Attorney General Andrew Cuomo says Ivy Asset Management and two of its former executives knew damaging information about the convicted scam artist, but didn't pull out. The company and the executives disputed the charges.
New York Attorney General Andrew Cuomo is taking on a hedge fund that did business with disgraced financier Bernie Madoff, saying the firm knew damaging information about the convicted scam artist but didn't pull out.
The state sued Ivy Asset Management, an investment firm now owned by Bank of New York Mellon, and two of its former executives Tuesday, saying they had "disturbing" evidence years ago that Madoff was lying about his investment methods but played down those suspicions because they feared losing millions of dollars in management fees.
Ivy's customers, which included several union pension funds, wound up losing $227 million when the scheme collapsed, according to the suit.
"Ivy and its former co-principals saw the trouble with Madoff coming around the bend, but instead of guiding their clients through the financial waters, they sold them down the river," Cuomo said in a statement.
Cuomo alleges that Ivy knew as early as 1997 that Maddof wasn't investing all the money he was managing. Internal documents even used the word "fraud" in connection with Madoff.
Ivy never shared those concerns with clients. In fact, the lawsuit claims, it sent letters to clients saying "they have no reason to believe there is anything improper."
The company and its two former executives, CEO Lawrence Simon and Chief Information Officer Howard Wohl, vigorously disputed the charges.
Simon's lawyer released several e-mails sent to some of Ivy's customers between 1997 and 2001 in which he urged them to reduce their Madoff investments.

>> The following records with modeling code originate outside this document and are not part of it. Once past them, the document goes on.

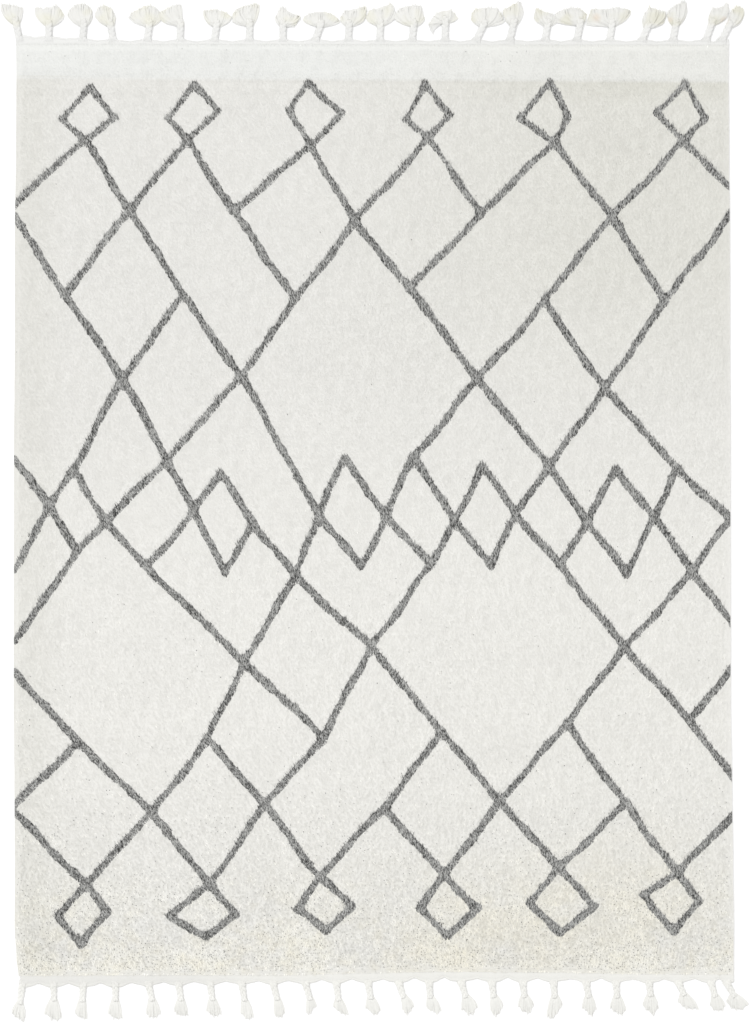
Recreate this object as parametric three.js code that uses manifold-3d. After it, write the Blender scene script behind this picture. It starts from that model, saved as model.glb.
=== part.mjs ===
// A cut-pile rug lying flat, with a flat-woven web and plaited tassels at each short end.
// Millimetres. X runs across the rug, Y along it, and Z up from the floor that it lies on.
import * as THREE from "three";
import { mergeVertices } from "three/addons/utils/BufferGeometryUtils.js";
import Module from "manifold-3d";

const wasm = await Module();
wasm.setup();

// Driving dimensions
const GAP = 0.3; // left between neighbouring pieces
const PILE_HEIGHT = 15; // backing and pile together
const RIM_HEIGHT = 10; // where the pile falls away along its rim
const RIM_SLOPE = 12; // from the rim to the full height of the pile
const LUMP = 0.7; // how far the pile rises and sinks over a hand's width
const EDGE_CORD_WIDTH = 5;
const EDGE_CORD_HEIGHT = 6;
const WEB_HEIGHT = 4;
const WEB_SINK = 8; // how far a tassel's root runs back into the web
const STEM_WIDTH = 17;
const STEM_HEIGHT = 8;
const PLAIT_TURNS = 4;
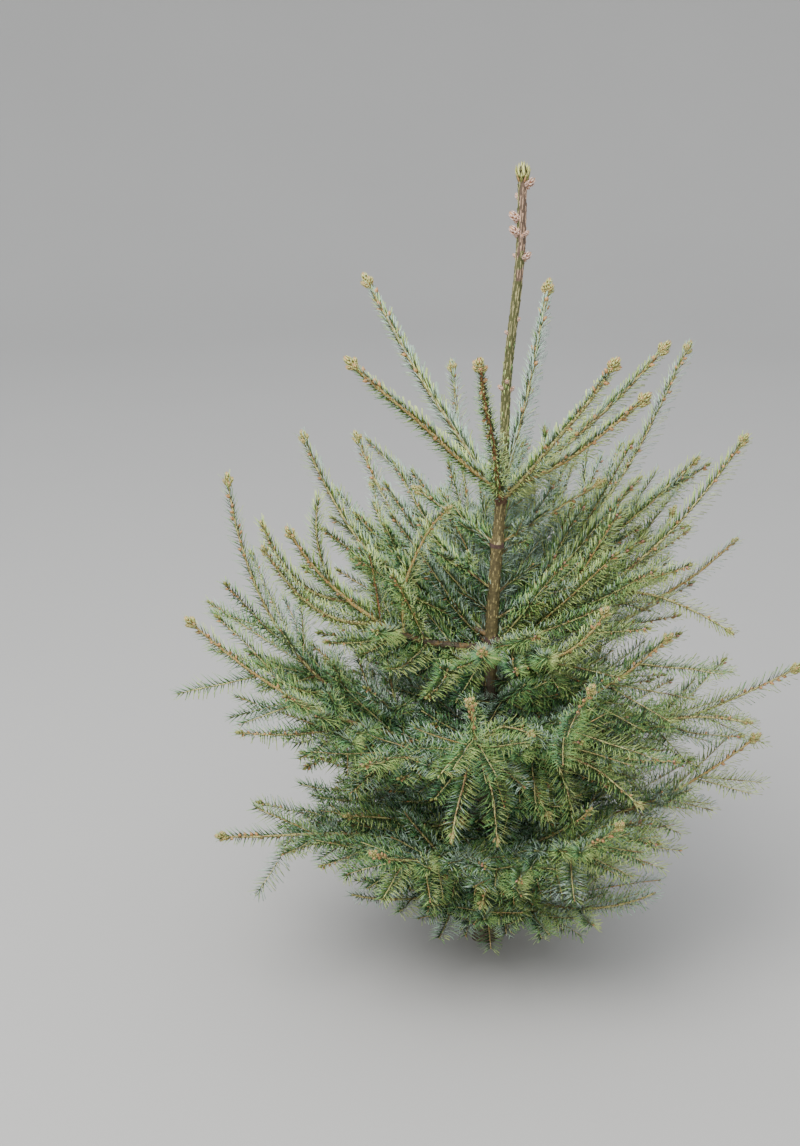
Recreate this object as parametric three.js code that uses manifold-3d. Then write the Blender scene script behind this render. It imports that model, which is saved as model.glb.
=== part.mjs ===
// A young spruce of about six seasons, rooted in the ground and dormant: a trunk that runs up
// into a long leading shoot, a fan of one-year shoots under it, and whorls of older boughs that
// carry masses of needled twigs. Units are millimetres, +Z is up, and the origin is the middle
// of the trunk's cut at the ground.
import * as THREE from "three";
import { mergeVertices } from "three/addons/utils/BufferGeometryUtils.js";
import Module from "manifold-3d";

const wasm = await Module();
wasm.setup();

// Trunk: radii are height and radius, sways are how far it leans towards +X between two heights.
const HEIGHT = 1150;
const LEADER_END = 1128;
const TRUNK_RADII = [[0, 14], [300, 10.5], [550, 8.2], [690, 7.2], [722, 6.3], [950, 5.4], [LEADER_END, 4.9]];
const TRUNK_SIDES = 10;
const TRUNK_SWAYS = [{ by: 12, from: 480, to: 800 }, { by: 15.5, from: 820, to: 1060 }];
const ROOT_FLARE = { extra: 8, height: 20, lobes: 5, lobeDepth: 1.2, lobeHeight: 40 };
const WHORL_SWELLING = { extra: 2.4, height: 9 };
const FOOT_LEVELS = [0, 12, 30, 60];
const PLAIN_LEVELS = [150, 265, 410, 560, 780, 870, 960, 1050, LEADER_END];
const SEAT_GAP = 0.3; // clear space between a limb and what carries it

// Buds: a cluster at the top, and single ones up the leading shoot as height, azimuth, length.
const BUD_SIDES = 5;
const BUD_PROFILE = [[0, 0], [1, 0.3], [0.66, 0.74], [0, 1]]; // shares of radius and length
const TOP_BUD = { length: 23, radius: 5 };
const CLUSTER_BUDS = { count: 6, length: 17, radius: 3.6, lean: 22, offset: 3.1, firstAzimuth: 15 };
const LEADER_BUDS = [
  [1118, 8, 13], [1100, 128, 10], [1085, 172, 13], [1070, 208, 12], [1061, 277, 9], [1050, 92, 11],
  [1036, 350, 13], [990, 60, 8], [943, 340, 7], [908, 190, 7], [860, 268, 8], [848, 180, 7], [846, 2, 7],
];
const LEADER_BUD = { elevation: 48, slimness: 0.26, sunk: 2.5 };
const TIP_BUD = { length: 11, radius: 3.2 };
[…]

"Despite Madoff's stellar record, we continue to be concerned by his unwillingness to be fully forthcoming about capital under management and other aspects of his business, and we reiterate our strong recommendation that the outsized allocations to this strategy be reduced," Simon said in a memo to one client in 2000.
In another memo a year earlier, Simon told another investor that "we cannot 'close the loop' [on Madoff] in a manner that gives us total comfort."
Ivy's chief restructuring officer, Douglas Squasoni, said the company would defend itself against the suit.
"Ivy informed its clients that it had questions about Madoff that it could not answer and recommended to its clients that they reduce their exposure to Madoff," he said in a written statement.
The clients who lost money were primarily other investment advisers who chose to ignore the firm's warnings, he said.
Cuomo's civil suit focused on internal e-mails showing that Ivy had repeatedly analyzed Madoff's purported investment strategy and failed to make sense of it.
As early as 1997, the suit said, Ivy managers had evidence that Madoff wasn't executing the huge volume in stock trades he claimed to be making. By 1998, they decided that they shouldn't invest further with Madoff, but waffled over what action to take.
"Are we prepared to take all the chips off the table, have assets decrease by over $300 million and our overall fees reduced by $1.6 million or more, and, one wonders if we ever 'escape' the legal issue of being the asset allocator and introducer, even if we terminate all Madoff related relationships?" Simon wrote in en e-mail dated Dec. 16, 1998.
Cuomo's suit acknowledges that the firm did, indeed, begin warning some clients away from Madoff, but claims it didn't tell others who had already invested heavily.
Representatives for Wohl and Simon denied that allegation, saying they had repeatedly sounded the alarm, only to be rebuffed.
"These fund managers rejected his counsel, and their investors suffered significantly as a result," Wohl's spokesman said in a statement. Wohl "never knew or concluded that Madoff was running a Ponzi scheme."
"It is regrettable that the Attorney General would turn this situation on its head by suing Mr. Wohl who shared his Madoff concerns, while not pursuing the fund managers."
Simon's attorney, Paul Shechtman, called the lawsuit an "unwarranted attack" on an honest man.
The e-mails released by the two sides paint a picture of a company that had serious questions about Madoff, but no smoking gun.
In one message, Wohl responded to a subordinate who had attempted to analyze Madoff's mystifying stock success by writing, "Ah, Madoff. You omitted one other possibility -- he's a fraud!"
Madoff, 72, is serving a 150-year prison term after admitting that his investment advisory business never bought any securities. Instead, he used new investments to pay returns to existing clients.